* **The exercise**
The required output is a word-for-word copy of the lines from the line bearing "const knob = new" through the line bearing "obj.parent = None", inclusive, and no other lines.

* **Dataset section**

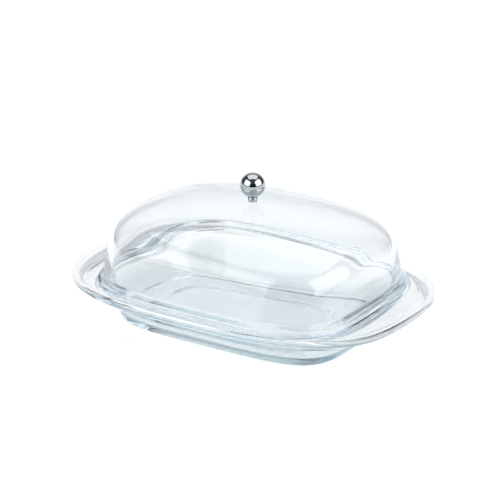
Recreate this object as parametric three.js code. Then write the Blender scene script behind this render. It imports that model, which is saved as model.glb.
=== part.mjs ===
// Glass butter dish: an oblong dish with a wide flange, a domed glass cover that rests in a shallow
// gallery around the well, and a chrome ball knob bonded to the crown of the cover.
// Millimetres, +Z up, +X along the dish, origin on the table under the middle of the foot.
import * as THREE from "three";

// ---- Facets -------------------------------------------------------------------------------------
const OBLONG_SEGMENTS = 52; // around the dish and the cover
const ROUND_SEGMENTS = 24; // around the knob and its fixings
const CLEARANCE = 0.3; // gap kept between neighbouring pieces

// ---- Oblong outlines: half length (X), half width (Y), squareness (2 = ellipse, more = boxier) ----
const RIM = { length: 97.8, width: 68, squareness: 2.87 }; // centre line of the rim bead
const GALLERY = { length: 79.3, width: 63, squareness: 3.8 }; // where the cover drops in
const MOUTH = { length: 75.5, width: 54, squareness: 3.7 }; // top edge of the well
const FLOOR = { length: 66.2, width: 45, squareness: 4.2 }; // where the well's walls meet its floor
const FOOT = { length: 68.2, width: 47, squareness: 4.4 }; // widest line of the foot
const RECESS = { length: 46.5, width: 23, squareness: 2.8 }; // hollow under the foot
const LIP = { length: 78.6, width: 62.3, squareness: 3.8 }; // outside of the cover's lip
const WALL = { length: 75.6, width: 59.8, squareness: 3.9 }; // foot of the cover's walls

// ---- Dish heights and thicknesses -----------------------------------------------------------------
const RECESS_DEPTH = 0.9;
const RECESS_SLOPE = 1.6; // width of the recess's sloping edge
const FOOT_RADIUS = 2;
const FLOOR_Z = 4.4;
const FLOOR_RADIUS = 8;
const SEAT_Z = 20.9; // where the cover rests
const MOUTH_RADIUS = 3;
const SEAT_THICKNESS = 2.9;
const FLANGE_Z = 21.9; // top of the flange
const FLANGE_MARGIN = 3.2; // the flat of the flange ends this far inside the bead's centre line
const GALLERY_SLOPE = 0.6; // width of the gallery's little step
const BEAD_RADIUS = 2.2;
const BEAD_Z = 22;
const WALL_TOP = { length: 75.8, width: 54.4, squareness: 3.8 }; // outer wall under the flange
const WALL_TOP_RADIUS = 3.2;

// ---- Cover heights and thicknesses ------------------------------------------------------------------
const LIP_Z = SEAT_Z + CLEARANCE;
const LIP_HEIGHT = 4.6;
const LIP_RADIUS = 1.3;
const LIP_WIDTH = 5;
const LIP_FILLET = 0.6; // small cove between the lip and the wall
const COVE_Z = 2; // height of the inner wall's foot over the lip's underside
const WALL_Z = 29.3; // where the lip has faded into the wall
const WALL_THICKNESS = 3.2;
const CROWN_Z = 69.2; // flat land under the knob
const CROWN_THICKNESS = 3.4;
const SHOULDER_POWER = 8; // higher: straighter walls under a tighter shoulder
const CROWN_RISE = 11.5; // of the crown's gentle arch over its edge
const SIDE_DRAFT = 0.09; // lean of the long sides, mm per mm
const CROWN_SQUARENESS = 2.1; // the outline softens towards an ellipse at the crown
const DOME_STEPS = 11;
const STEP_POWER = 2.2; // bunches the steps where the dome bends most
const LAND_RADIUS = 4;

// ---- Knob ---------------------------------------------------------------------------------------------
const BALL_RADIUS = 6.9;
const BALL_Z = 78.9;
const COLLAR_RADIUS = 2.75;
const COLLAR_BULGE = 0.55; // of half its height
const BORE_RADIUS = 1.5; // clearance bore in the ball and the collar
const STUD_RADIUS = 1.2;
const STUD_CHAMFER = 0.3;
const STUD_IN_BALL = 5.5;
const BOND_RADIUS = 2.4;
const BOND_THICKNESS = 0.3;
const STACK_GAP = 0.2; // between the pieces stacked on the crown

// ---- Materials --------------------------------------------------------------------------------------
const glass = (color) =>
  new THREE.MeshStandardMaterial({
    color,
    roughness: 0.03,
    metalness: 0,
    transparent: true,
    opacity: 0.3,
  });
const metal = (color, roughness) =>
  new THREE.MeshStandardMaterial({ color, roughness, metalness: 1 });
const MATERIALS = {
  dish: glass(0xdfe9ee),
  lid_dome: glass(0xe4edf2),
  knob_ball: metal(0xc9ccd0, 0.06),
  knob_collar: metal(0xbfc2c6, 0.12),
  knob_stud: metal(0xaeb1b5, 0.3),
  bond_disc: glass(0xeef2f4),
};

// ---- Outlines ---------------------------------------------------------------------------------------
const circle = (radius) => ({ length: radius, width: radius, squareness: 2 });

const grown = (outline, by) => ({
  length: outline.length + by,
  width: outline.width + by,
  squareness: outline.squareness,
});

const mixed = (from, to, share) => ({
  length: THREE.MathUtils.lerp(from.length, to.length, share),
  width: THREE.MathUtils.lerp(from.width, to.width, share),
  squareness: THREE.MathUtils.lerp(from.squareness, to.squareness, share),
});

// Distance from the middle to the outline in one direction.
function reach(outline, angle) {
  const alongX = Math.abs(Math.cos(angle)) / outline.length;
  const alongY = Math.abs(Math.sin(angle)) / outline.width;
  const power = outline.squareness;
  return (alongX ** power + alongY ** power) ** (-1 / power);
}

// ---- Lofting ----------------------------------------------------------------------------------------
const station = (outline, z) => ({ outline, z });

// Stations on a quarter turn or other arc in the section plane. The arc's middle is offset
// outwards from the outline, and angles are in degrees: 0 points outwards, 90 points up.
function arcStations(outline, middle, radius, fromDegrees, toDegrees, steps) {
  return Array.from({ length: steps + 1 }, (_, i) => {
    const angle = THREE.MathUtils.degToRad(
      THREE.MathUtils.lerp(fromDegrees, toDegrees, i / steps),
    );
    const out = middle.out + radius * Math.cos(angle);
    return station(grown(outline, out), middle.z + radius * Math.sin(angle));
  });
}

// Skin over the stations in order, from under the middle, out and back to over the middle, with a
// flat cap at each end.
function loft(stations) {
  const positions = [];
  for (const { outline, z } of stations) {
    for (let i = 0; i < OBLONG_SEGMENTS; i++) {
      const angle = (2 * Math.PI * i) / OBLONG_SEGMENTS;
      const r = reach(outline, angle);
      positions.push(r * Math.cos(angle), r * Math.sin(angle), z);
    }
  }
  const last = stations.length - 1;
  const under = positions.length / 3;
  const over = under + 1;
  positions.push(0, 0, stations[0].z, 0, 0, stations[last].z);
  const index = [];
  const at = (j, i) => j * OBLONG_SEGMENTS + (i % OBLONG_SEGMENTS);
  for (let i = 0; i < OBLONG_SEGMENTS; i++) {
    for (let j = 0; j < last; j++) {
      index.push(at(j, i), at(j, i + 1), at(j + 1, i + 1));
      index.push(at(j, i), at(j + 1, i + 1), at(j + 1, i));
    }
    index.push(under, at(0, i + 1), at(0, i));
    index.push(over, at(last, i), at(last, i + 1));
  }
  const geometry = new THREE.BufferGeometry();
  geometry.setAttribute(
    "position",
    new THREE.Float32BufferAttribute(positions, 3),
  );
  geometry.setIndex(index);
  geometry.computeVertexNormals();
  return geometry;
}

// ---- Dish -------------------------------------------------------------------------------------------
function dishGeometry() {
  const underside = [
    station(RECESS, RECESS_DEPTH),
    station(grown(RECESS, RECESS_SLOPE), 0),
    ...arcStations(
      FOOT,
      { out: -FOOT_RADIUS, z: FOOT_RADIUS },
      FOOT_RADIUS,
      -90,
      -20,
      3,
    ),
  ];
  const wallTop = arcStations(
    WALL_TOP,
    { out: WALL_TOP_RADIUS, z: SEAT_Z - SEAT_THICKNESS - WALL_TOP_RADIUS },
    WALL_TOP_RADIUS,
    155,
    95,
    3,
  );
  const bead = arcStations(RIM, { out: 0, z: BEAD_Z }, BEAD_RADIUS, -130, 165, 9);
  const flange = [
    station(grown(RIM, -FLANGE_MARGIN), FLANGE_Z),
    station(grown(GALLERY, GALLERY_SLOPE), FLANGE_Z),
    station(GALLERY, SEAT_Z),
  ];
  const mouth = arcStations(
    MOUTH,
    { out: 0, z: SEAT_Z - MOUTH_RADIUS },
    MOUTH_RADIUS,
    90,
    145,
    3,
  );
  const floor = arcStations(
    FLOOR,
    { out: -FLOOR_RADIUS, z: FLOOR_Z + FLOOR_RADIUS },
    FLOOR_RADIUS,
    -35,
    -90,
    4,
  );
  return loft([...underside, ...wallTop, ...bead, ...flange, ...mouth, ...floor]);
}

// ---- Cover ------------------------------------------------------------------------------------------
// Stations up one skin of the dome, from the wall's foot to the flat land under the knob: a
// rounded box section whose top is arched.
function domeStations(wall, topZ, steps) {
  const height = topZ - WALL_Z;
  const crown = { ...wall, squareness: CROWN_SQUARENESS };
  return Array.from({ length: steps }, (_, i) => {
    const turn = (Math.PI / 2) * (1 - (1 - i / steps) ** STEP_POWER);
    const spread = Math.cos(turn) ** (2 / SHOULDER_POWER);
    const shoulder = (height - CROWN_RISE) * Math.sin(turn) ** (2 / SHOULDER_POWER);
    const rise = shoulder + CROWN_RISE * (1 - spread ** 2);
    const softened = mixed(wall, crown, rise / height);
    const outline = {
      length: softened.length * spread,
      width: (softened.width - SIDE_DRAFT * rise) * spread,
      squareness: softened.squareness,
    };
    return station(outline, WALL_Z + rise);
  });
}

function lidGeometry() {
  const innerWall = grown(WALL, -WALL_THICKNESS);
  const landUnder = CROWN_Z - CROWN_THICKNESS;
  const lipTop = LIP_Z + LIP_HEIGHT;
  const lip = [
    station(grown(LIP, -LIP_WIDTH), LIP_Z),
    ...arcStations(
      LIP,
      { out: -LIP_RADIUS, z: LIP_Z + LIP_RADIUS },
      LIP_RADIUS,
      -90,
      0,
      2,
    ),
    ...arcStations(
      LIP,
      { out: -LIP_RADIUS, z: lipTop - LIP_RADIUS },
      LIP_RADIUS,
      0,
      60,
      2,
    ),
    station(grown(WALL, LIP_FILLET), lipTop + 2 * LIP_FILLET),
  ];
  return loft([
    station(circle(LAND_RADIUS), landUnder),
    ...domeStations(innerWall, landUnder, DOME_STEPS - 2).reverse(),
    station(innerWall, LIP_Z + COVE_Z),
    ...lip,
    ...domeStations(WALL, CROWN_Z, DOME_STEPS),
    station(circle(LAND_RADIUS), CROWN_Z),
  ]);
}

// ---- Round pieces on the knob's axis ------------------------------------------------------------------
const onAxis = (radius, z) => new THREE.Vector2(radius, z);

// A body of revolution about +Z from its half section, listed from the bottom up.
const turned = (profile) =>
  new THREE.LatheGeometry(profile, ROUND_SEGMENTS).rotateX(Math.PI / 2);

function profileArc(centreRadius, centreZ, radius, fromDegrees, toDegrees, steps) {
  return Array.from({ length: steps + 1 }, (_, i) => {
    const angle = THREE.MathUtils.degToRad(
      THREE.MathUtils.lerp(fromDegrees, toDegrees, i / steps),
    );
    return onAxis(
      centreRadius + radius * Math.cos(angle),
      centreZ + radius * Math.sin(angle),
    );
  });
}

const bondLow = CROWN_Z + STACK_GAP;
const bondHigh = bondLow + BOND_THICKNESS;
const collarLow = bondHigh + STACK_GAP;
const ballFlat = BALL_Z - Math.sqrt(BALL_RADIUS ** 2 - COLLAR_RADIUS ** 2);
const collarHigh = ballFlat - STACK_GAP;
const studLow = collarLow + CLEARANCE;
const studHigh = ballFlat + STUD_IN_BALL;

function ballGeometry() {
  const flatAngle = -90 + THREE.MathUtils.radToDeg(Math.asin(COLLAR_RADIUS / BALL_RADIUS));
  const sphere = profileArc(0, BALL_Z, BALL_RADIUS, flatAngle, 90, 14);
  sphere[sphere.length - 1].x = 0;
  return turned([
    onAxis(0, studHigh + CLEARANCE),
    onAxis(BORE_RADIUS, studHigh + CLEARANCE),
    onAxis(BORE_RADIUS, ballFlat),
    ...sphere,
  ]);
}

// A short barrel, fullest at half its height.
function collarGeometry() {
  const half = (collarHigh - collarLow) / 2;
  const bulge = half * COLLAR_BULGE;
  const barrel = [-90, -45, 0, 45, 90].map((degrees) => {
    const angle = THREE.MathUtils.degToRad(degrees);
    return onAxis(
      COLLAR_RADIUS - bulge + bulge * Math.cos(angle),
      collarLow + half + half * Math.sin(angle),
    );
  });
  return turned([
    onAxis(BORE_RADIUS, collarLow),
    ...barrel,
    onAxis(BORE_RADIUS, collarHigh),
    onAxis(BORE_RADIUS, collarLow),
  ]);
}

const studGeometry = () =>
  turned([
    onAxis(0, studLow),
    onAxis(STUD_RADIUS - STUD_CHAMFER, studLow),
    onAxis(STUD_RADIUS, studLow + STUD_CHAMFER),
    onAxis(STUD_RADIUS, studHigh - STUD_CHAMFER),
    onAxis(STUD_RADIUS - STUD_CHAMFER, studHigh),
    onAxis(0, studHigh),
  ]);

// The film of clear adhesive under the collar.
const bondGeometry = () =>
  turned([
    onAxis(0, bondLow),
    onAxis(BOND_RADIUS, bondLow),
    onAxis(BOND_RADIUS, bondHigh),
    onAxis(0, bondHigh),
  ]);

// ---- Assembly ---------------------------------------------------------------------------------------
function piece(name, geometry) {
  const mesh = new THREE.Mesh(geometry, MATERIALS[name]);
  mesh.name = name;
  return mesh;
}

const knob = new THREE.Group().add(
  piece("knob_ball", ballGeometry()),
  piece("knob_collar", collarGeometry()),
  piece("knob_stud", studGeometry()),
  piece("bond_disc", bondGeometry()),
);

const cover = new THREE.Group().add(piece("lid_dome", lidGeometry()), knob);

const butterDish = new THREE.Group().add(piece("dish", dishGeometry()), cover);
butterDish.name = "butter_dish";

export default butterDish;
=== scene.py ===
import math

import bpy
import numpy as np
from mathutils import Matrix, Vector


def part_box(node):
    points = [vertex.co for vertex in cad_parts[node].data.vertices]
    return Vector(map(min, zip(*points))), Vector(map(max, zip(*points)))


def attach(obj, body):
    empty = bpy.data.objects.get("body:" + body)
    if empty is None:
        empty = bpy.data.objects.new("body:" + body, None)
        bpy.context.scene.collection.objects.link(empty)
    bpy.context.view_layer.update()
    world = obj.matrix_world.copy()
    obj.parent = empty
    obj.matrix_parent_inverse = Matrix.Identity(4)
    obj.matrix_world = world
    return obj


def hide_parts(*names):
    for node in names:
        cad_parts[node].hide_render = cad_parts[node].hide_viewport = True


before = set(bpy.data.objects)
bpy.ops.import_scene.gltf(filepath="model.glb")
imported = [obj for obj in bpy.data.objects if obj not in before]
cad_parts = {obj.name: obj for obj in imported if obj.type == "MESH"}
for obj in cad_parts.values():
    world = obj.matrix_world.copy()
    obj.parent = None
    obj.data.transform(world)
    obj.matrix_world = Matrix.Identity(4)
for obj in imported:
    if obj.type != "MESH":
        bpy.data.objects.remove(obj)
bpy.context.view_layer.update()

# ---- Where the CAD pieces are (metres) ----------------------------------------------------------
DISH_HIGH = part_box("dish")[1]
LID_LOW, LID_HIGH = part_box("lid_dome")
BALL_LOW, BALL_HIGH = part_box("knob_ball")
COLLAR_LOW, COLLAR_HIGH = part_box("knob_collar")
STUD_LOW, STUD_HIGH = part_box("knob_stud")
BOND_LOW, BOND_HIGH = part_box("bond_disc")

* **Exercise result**
const knob = new THREE.Group().add(
  piece("knob_ball", ballGeometry()),
  piece("knob_collar", collarGeometry()),
  piece("knob_stud", studGeometry()),
  piece("bond_disc", bondGeometry()),
);

const cover = new THREE.Group().add(piece("lid_dome", lidGeometry()), knob);

const butterDish = new THREE.Group().add(piece("dish", dishGeometry()), cover);
butterDish.name = "butter_dish";

export default butterDish;
=== scene.py ===
import math

import bpy
import numpy as np
from mathutils import Matrix, Vector


def part_box(node):
    points = [vertex.co for vertex in cad_parts[node].data.vertices]
    return Vector(map(min, zip(*points))), Vector(map(max, zip(*points)))


def attach(obj, body):
    empty = bpy.data.objects.get("body:" + body)
    if empty is None:
        empty = bpy.data.objects.new("body:" + body, None)
        bpy.context.scene.collection.objects.link(empty)
    bpy.context.view_layer.update()
    world = obj.matrix_world.copy()
    obj.parent = empty
    obj.matrix_parent_inverse = Matrix.Identity(4)
    obj.matrix_world = world
    return obj


def hide_parts(*names):
    for node in names:
        cad_parts[node].hide_render = cad_parts[node].hide_viewport = True


before = set(bpy.data.objects)
bpy.ops.import_scene.gltf(filepath="model.glb")
imported = [obj for obj in bpy.data.objects if obj not in before]
cad_parts = {obj.name: obj for obj in imported if obj.type == "MESH"}
for obj in cad_parts.values():
    world = obj.matrix_world.copy()
    obj.parent = None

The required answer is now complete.